Truth time. I thought that play happened on a blocked punt. There was no block that day. Man, the human mind really fills in the blanks sometimes.
That ’04 season was the beginning, a small, barely noticeable glimpse into the player the Steelers were getting. By Mike Tomlin’s first season in 2007, Harrison became the starter and turned in an 8.5 sack, seven forced fumbles campaign. He exploded in the Steelers Super Bowl season the following year with another seven forced fumbles and 16 sacks. Of course, the biggest play came in the Super Bowl. Harrison, on his own accord, dropped back into coverage to step in front of a Kurt Warner pass, running, stumbling, and probably heaving his way 100 yards into the end zone.

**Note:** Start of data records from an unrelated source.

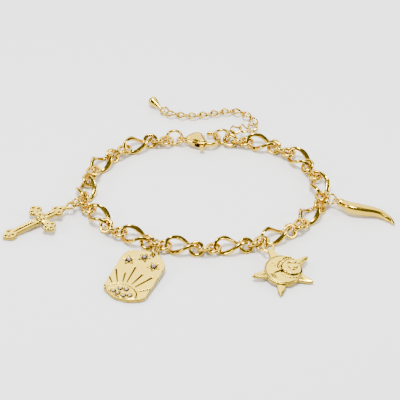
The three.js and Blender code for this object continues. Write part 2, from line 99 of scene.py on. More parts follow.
LEVER = {
    "thickness": 0.9,
    "arms": (
        (5.6, -1.0), (6.7, 0.4), (7.15, 2.2), (8.0, 2.15), (8.0, 0.6), (7.6, -1.0), (7.6, -2.0),
        (7.45, -2.6), (7.5, -4.6), (6.2, -4.6), (6.05, -2.6), (5.6, -2.0),
    ),
    "thumb": ((5.9, -4.375), (6.2, -5.325), (7.5, -5.325), (7.8, -4.375)),
    "thumb_height": 1.9, "thumb_corner": 0.3,
}

CURB_LINK = {"length": 5.1, "width": 3.3, "wire": 0.6, "fullness": 2.1, "roll": 42, "lean": 20, "band": 0.7}
CURB_LINKS = 12
CURB_RING = {"outer": 4.0, "wire": 0.65}
END_RING = {"outer": 3.3, "wire": 0.6}
EXTENDER_COURSE = (
    (9.7, 28.5, 4.2), (12.0, 30.6, 3.9), (15.4, 32.0, 2.0), (17.8, 34.8, 1.3), (16.9, 39.0, 1.3),
    (13.4, 42.6, 1.3), (9.2, 43.7, 1.3), (1.4, 41.7, 1.3), (-5.5, 40.8, 1.3), (-12.4, 42.3, 1.3),
)
FIRST_CURB_RING = {"along": 9.37, "side": 27.21, "height": 3.76, "roll": 0, "yaw": 0}
LAST_CURB_RING = {"along": -13.4, "side": 43.2, "height": 1.6, "roll": 70, "yaw": 0}
# The bell's rows are shares of the drop's length and, for the radius there, of its wide end.
DROP = {
    "length": 5.95, "wide": 3.48, "narrow": 0.8, "loop": {"outer": 2.2, "wire": 0.5},
    "bell": ((0.3, 0.24), (0.5, 0.36), (0.76, 0.5), (0.9, 0.42), (0.98, 0.2)),
}
DROP_PLACE = {"at": (-14.6, 44.9, 1.3), "heading": 130, "tilt": 9}

CHARM_RING = {"outer": 4.6, "wire": 0.75}
CHARM_RINGS = {
    "jump_ring_tag_upper": ((-14.84, -30.32, 3.35), (-0.872, -0.274, 0.406)),
    "jump_ring_tag_lower": ((-15.03, -32.72, 2.24), (0.876, -0.384, 0.293)),
    "jump_ring_cross": ((-40.77, -8.91, 3.55), (0.371, -0.908, -0.195)),
    "jump_ring_sun_moon": ((18.44, -29.3, 3.25), (0.489, 0.728, -0.48)),
    "jump_ring_horn": ((41.37, -7.19, 3.4), (-0.131, -0.982, 0.138)),
}

# A cut's two numbers are its width and its depth. A rim's and a dome's are its width and its height, but
# the domes on the cross's lobes have a share of the lobe's width.
CROSS = {
    "length": 22.6, "crossing": 14.6, "span": 14.0, "shaft": 2.4, "thickness": 1.3, "boss": 3.8,
    "arm_inset": 2,
    "leaf": ((0.72, 0.01, 1.4), (1.55, 0.7, 1.7), (2.6, 1.3, 1.9), (3.6, 1.15, 1.7), (2.4, 0.01, 3.2)),
    "leaf_dimples": ((1.2, 0.15), (2.85, 1.25), (3.2, -0.85), (2.0, -0.75)),
    "reach": 1.3, "spread": 1.2, "lobe": 2.2, "grooves": ((4.5, 11.2), (16.8, 18.6)), "petals": (0.85, 1.8),
    "cuts": {
        "groove": (0.95, 0.35), "petal": (0.6, 0.25), "leaf": (1.3, 0.5), "lobe": (1.35, 0.5),
        "neck": (0.9, 0.4),
    },
    "domes": {"boss": (4.2, 0.45), "lobe": (0.95, 0.12)},
    "bail": {"length": 4.9, "width": 3.9, "wire": 0.85, "low": 0.1, "high": 0.9},
}
CROSS_PLACE = {"at": (-63.9, -23.6, 0), "heading": 33.2, "tilt": 5.65}

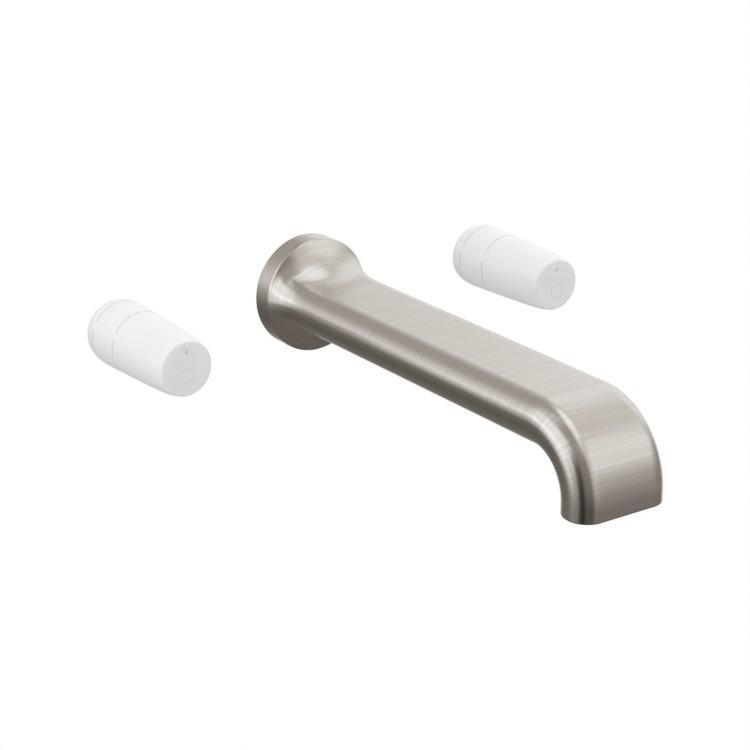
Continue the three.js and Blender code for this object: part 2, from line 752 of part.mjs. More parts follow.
function bonnet() {
  const back = BODY.spigotStart + SLIP;
  const shoulder = CARTRIDGE.shoulder + SLIP;
  const nut = solid(plate(hexagon(2 * (nutBore + BONNET.hexWall)), back, BONNET.hexFront));
  const sleeve = solid(
    turned([
      [0, BONNET.hexFront - PAST],
      [sleeveRadius, BONNET.hexFront - PAST],
      [sleeveRadius, BONNET.front - BONNET.chamfer],
      [sleeveRadius - BONNET.chamfer, BONNET.front],
      [0, BONNET.front],
    ]),
  );
  const spigotHole = solid(outwards(nutBore, back - PAST, shoulder));
  const bore = solid(outwards(bonnetBore, shoulder - 1, BONNET.front + PAST));
  return geometryOf(cut(join(nut, sleeve), spigotHole, bore));
}

// Guard -------------------------------------------------------------------------------------------

const guardBase = sleeveRadius + GUARD.gap + GUARD.wall;

// The guard's side from its back edge to its nose. Set in, it gives the inner wall.
function guardProfile(inset) {
  const round = Math.max(GUARD.noseRound - inset, GUARD.innerRound);
  const noseStart = GUARD.length - inset - round;
  const noseRadius = guardBase + GUARD_NOSE_SWELL - inset;
  const points = GUARD_SWELL.map(([out, swell]) => [guardBase + swell - inset, out]);
  points.push([noseRadius, noseStart]);
  const steps = 3;
  for (let i = 1; i <= steps; i++) {
    const angle = ((i / steps) * Math.PI) / 2;
    points.push([noseRadius - round + round * Math.cos(angle), noseStart + round * Math.sin(angle)]);
  }
  points.push([0, GUARD.length - inset]);
  return points;
}

function guard() {
  const outer = solid(turned([[0, 0], ...guardProfile(0)], 24));
  const hollowProfile = guardProfile(GUARD.wall);
  hollowProfile[0][1] = -PAST;
  const hollow = solid(turned([[0, -PAST], ...hollowProfile], 24));
  const ribFoot = sleeveRadius + SLIP;
  const ribTop = guardBase + GUARD.wall;
  const ribs = [];
  for (let i = 0; i < GUARD.ribs; i++) {
    const rib = new THREE.BoxGeometry(ribTop - ribFoot, GUARD.ribEnd, GUARD.ribWidth);
    rib.translate((ribTop + ribFoot) / 2, -GUARD.ribEnd / 2 - 1, 0);
    ribs.push(solid(rib.rotateY(((i + 0.5) / GUARD.ribs) * 2 * Math.PI)));
  }
  const ribsInside = join(...ribs).intersect(outer);
  return geometryOf(join(cut(outer, hollow), ribsInside));
}

// Assembly ----------------------------------------------------------------------------------------

function piece(name, geometry, material) {
  const mesh = new THREE.Mesh(geometry, material);
  mesh.name = name;
  return mesh;
}

const faucet = new THREE.Group();
faucet.add(
  piece('spout_shell', spoutShell(), nickel),
  piece('flange_gasket', flangeGasket(), rubber),
  piece('spout_tube_oring_rear', spoutSeal(SPOUT.grooveOuts[0]), rubber),
  piece('spout_tube_oring_front', spoutSeal(SPOUT.grooveOuts[1]), rubber),
  piece('spout_set_screw', setScrew(), steel),
  piece('outlet_gasket', outletGasket(), rubber),
  piece('debris_screen', debrisScreen(), steel),
  piece('stream_straightener', streamStraightener(), greyPlastic),
  piece('spout_tube', spoutTube(), copper),
  piece('outlet_tee', outletTee(), brass),
  piece('mounting_bracket', mountingBracket(), zinc),
);

// One valve with its guard. It faces out of the wall, and inward is +1 or -1 towards the spout along X.
function valve(side, inward) {
  const group = new THREE.Group();
  const leftScrew = piece(`${side}_bracket_screw_left`, bracketScrew(), steel);
  leftScrew.position.x = -earScrew;
  const rightScrew = piece(`${side}_bracket_screw_right`, bracketScrew(), steel);
  rightScrew.position.x = earScrew;
  group.add(
    piece(`${side}_valve_body`, valveBody(inward), brass),
    piece(`${side}_inlet_nipple`, inletNipple(), brass),
    piece(`${side}_crossover_tube`, crossoverTube(inward), copper),
    leftScrew,
    rightScrew,
    piece(`${side}_seat_seal`, seatSeal(), rubber),
    piece(`${side}_fixed_disc`, fixedDisc(), ceramic),
    piece(`${side}_cartridge_housing`, cartridgeHousing(), brass),
    piece(`${side}_cartridge_oring`, cartridgeSeal(), rubber),
    piece(`${side}_thrust_washer`, thrustWasher(), whitePlastic),
    piece(`${side}_bonnet`, bonnet(), brass),
    piece(`${side}_moving_disc`, movingDisc(), ceramic),
    piece(`${side}_stem`, stem(inward), brass),
    piece(`${side}_stem_oring`, stemSeal(), rubber),
    piece(`${side}_stem_clip`, stemClip(), steel),
    piece(`${side}_guard`, guard(), whitePlastic),
  );
  group.position.x = (-inward * VALVE_CENTRES) / 2;
  return group;
}

faucet.add(valve('hot', 1), valve('cold', -1));

export default faucet;
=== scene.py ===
import math
import bmesh
import bpy
from mathutils import Matrix, Vector
from mathutils.geometry import interpolate_bezier


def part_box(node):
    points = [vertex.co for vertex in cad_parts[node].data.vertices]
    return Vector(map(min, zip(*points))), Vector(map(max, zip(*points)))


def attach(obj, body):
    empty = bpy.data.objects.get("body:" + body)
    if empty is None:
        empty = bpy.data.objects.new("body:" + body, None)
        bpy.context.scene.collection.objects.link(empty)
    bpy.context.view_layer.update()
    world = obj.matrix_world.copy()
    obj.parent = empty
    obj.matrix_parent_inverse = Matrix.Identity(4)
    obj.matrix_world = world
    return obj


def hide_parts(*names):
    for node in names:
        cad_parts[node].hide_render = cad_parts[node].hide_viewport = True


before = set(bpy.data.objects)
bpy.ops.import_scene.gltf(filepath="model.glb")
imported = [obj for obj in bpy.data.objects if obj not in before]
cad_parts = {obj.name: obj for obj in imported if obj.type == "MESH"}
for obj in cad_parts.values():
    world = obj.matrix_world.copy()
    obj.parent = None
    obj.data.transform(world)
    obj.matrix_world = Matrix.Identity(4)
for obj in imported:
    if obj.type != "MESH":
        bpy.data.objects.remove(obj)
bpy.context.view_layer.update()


# ---- Mounting bracket -------------------------------------------------------------------------------
# A strip of sheet steel, punched, deburred and zinc plated, that stands behind the wall. Long holes at
# its ends take the wood screws, and both valves are screwed to its front.

MM = 0.001  # pieces are drawn in millimetres and brought to metres when their mesh is made


def limits(node):
    """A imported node's lowest and highest corners, in millimetres."""
    low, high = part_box(node)
    return low / MM, high / MM


def middle_x(node):
    """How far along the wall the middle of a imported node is."""
    low, high = limits(node)
    return (low.x + high.x) / 2


def shade(piece, sharp):
    """Smooth shading, except at edges that turn by more than the sharp angle."""
    piece.data.shade_smooth()
    piece.data.set_sharp_from_angle(angle=math.radians(sharp))


def make_piece(bm, name, sharp=35):
    """Makes a piece of a drawing, which is used up."""
    bmesh.ops.scale(bm, vec=(MM, MM, MM), verts=bm.verts)
    mesh = bpy.data.meshes.new(name)
    bm.to_mesh(mesh)
    bm.free()
    piece = bpy.data.objects.new(name, mesh)
    bpy.context.scene.collection.objects.link(piece)
    shade(piece, sharp)
    return piece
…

The single greatest play in Steelers Super Bowl history? Santonio Holmes’ catch later in that game would like to have a word with you but you can make a strong case.
Here we stand today. With a 37 year old that’s stronger and has a more insatiable work ethic than anyone else on the team, maybe the entire league. Somehow his legacy has only grown during the offseason, bringing the other younger linebackers out to train or just producing remarkable, borderline crazy, feats on his own. Like training in 200 degree conditions with a sweatshirt and weighted vest.
Porter and company won’t let him but he could play full-starter snaps this season if it was needed. He could probably do it next year. In another five years? Maybe not but I don’t want to be the one to tell Harrison no.
For as great as he’s been, Harrison isn’t one to say much. Go about your work, lead by example. He doesn’t have to speak. The great ones never do.